What's so funny about peace, love and buying tickets?

By BRENDAN BURKE
Star-Tribune staff writer

In this world, there are fans and there are fanatics.

A fan owns his favorite team's jersey. A fanatic has his favorite team's logo tattooed upon his flesh.

A fan has a poster of her favorite singer. A fanatic builds a shrine to him.

A fan buys a ticket to see an artist they like live. A fanatic, fearing that artist may cancel his show, spends about $2,000 on dozens of tickets and gives them away.

When it comes to all things Elvis Costello, Casper man Thomas French falls into the latter category, as the 67 tickets he bought and gave away for Costello's April 13 show at the Casper Events Center prove.

"A couple of weeks ago, I heard there were rumors that there were problems up there, like they weren't selling enough tickets and stuff like that," French said. "And maybe there was going to be problems and maybe they were going to have to cancel.

"And I just decided that I could not let that happen."

"I thought about it for a couple of days," French continued. "And I just decided that I was just going to buy all these tickets and give them to pretty much the coolest people I could find and tell them they don't owe me anything for the tickets, just tell everybody that it is going to be a cool show and you should go and check it out."

It took about two hours to give the tickets away, he said.

According to Casper Leisure Services Director Max Torbert, there is no truth to rumors that Costello's show in jeopardy of being cancelled.

Because the show is well over a month away, ticket sales for the concert have not been great, he said. But as April 13 approaches, Torbert said sales should pick up as they always tend to as the show date approaches.

Ticket sales for the Bone Thugs-N-Harmony show on March 28 have been more brisk than Costello sales, Torbert said.

French says it's too bad sales have not been better for Costello.

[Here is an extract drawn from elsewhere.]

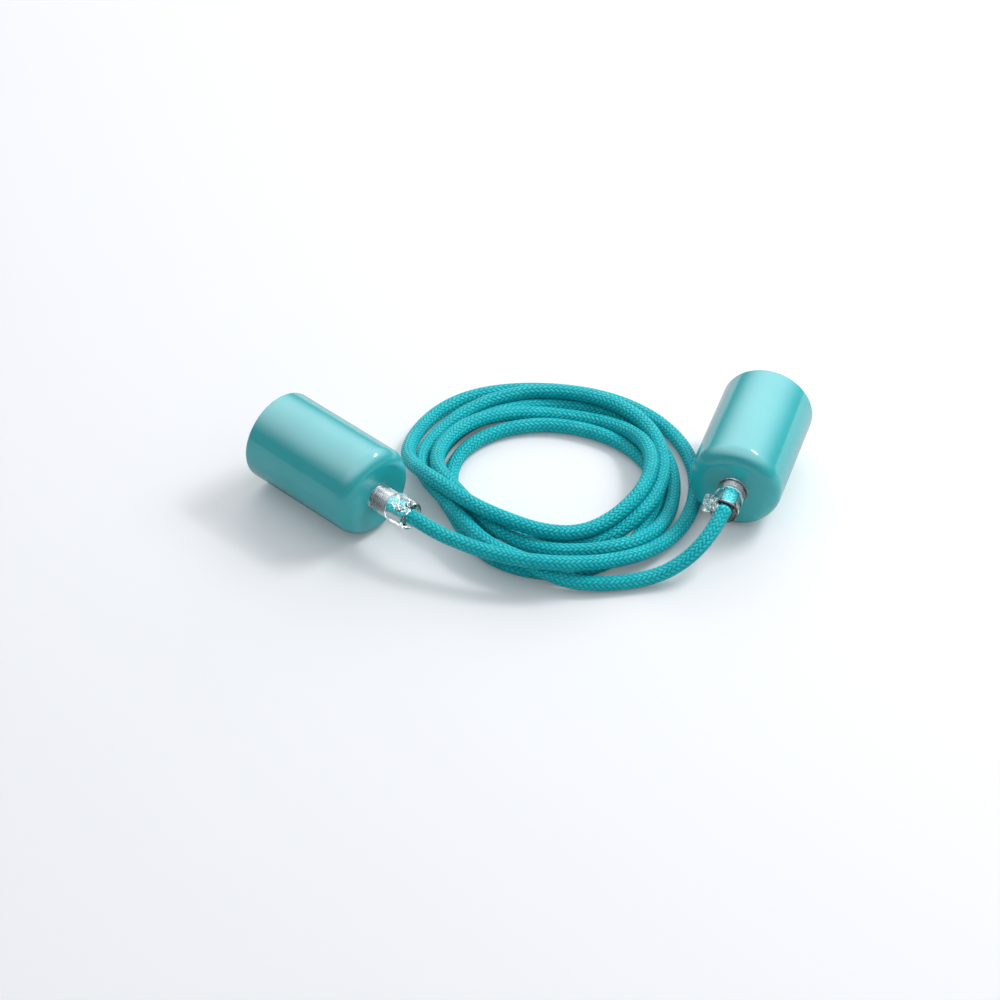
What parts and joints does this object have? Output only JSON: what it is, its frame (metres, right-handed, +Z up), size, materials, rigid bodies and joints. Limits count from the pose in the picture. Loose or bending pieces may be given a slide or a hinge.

"It seems like a shame that a relevant artist like Elvis Costello, who just got nominated for an Academy Award and just got nominated for Grammys and just got inducted into the Rock & Roll Hall of Fame can hardly find an audience here," he said.

French has seen Costello three or four times before and saw him most recently a few years ago in Denver, he said.

"He played, like, three hours straight, just nonstop rock and roll," he said. "It was one of the best shows I had seen in years."

It is not unusual for one person to buy tickets for an event when they first go on sale, Torbert said. Sometimes ticket brokers will come in and buy them by the bundle. Other times people will just be so excited that they will buy enough to cover all their friends and family, he added.

But having someone buy a mass of tickets weeks after they go on sale is something Torbert had never seen until French appeared at the Events Center Box Office last Friday, he said.

"I don't remember that ever happening. That is a cool deal," Torbert said. "We did provide him with a couple of additional complementary tickets just as a thank you for what he did."

In order to buy the 67 tickets he gave away, French, who works as a driver for a gas company, said he had to increase the amount of a loan he had planned on taking out for other reasons.

"I'll have it paid off in six months," he said.

According to Torbert, there are still plenty of good seats available for the Costello show.

But there are few left in Section J.

"My people will be in Section J," French said.

However, French himself will be sitting in the front row, the spoil of camping out for tickets the night before they went on sale.

"I have a personal motto," French said "'An unexplainable willingness to do something stupid is half the battle.'"

"My life is not boring," he added.

And thanks to his generosity and enthusiasm for Elvis Costello, the night of April 13 won't be boring for a bunch of people.